Start Data section
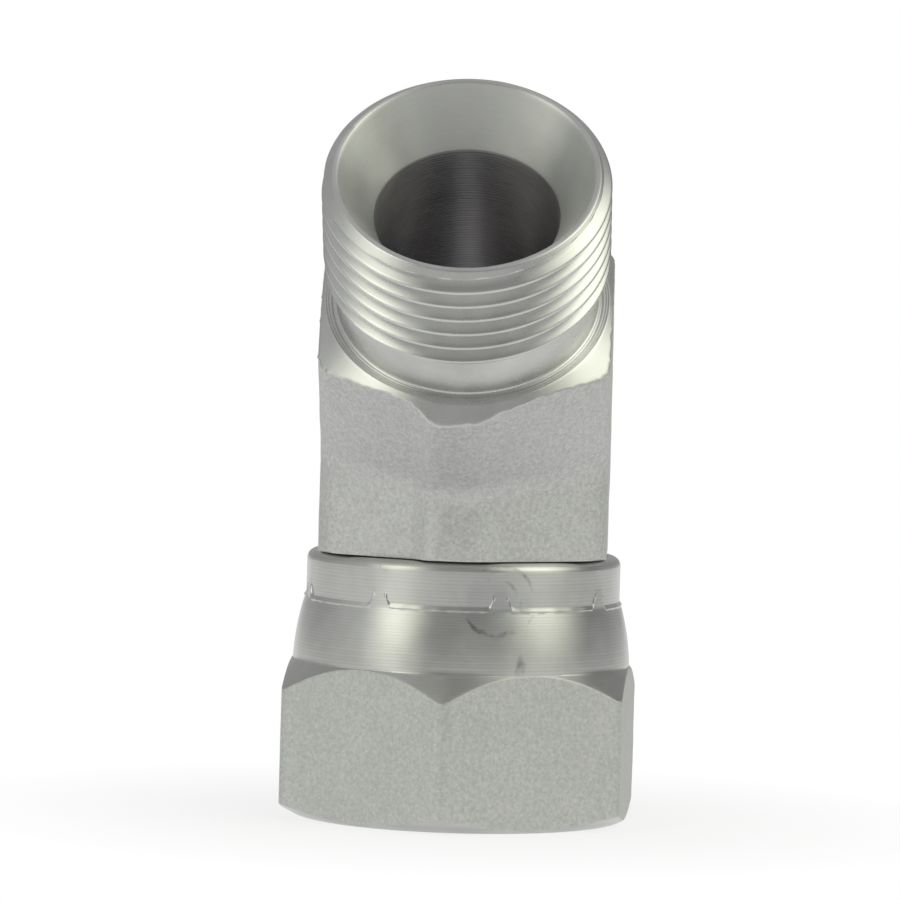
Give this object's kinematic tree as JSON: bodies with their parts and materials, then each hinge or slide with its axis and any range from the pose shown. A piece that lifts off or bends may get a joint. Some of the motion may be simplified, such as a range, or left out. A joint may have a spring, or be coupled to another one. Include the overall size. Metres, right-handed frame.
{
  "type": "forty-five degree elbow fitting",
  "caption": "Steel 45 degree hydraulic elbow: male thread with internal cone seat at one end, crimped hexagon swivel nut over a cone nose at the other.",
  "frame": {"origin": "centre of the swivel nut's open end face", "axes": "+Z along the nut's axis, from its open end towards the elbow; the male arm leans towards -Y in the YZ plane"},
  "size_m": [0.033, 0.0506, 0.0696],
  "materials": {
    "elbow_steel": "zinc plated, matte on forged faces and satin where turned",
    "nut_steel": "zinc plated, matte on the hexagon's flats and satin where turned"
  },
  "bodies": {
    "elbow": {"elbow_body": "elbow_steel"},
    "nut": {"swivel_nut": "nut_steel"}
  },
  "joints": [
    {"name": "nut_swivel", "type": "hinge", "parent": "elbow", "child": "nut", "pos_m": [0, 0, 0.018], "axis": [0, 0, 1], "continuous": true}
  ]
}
End Data section
• _Request_
Output every line above without altering anything.

• _Exercise answer_
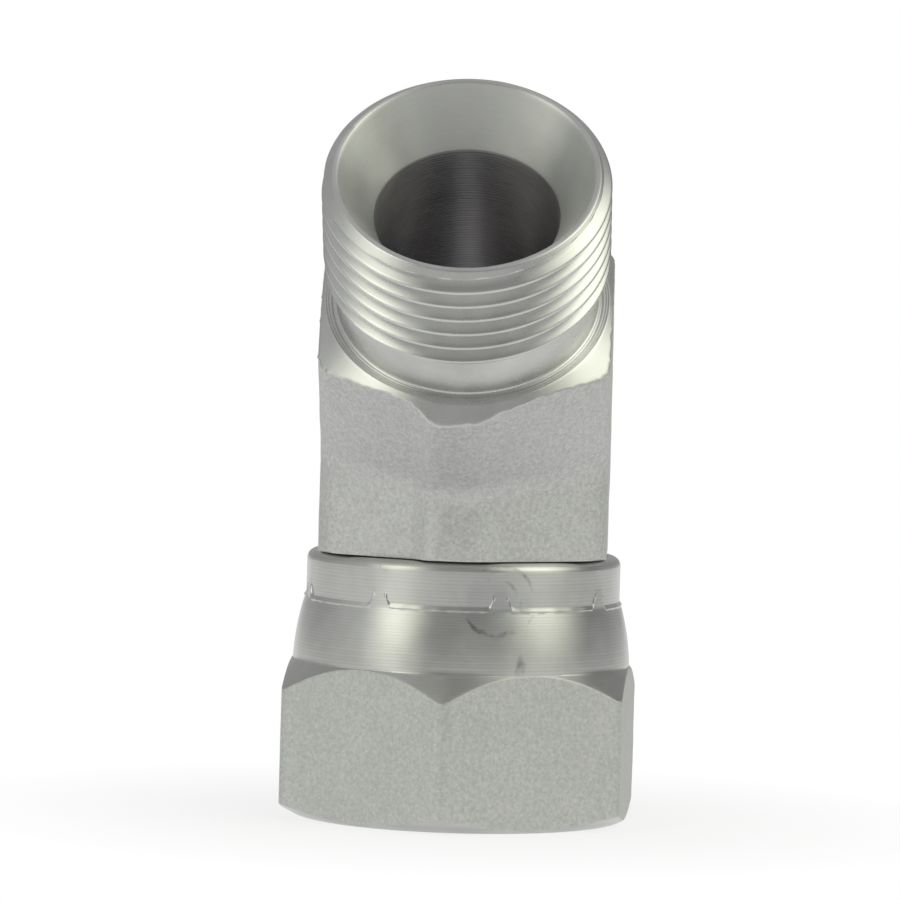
Give this object's kinematic tree as JSON: bodies with their parts and materials, then each hinge or slide with its axis and any range from the pose shown. A piece that lifts off or bends may get a joint. Some of the motion may be simplified, such as a range, or left out. A joint may have a spring, or be coupled to another one. Include the overall size. Metres, right-handed frame.
{
  "type": "forty-five degree elbow fitting",
  "caption": "Steel 45 degree hydraulic elbow: male thread with internal cone seat at one end, crimped hexagon swivel nut over a cone nose at the other.",
  "frame": {"origin": "centre of the swivel nut's open end face", "axes": "+Z along the nut's axis, from its open end towards the elbow; the male arm leans towards -Y in the YZ plane"},
  "size_m": [0.033, 0.0506, 0.0696],
  "materials": {
    "elbow_steel": "zinc plated, matte on forged faces and satin where turned",
    "nut_steel": "zinc plated, matte on the hexagon's flats and satin where turned"
  },
  "bodies": {
    "elbow": {"elbow_body": "elbow_steel"},
    "nut": {"swivel_nut": "nut_steel"}
  },
  "joints": [
    {"name": "nut_swivel", "type": "hinge", "parent": "elbow", "child": "nut", "pos_m": [0, 0, 0.018], "axis": [0, 0, 1], "continuous": true}
  ]
}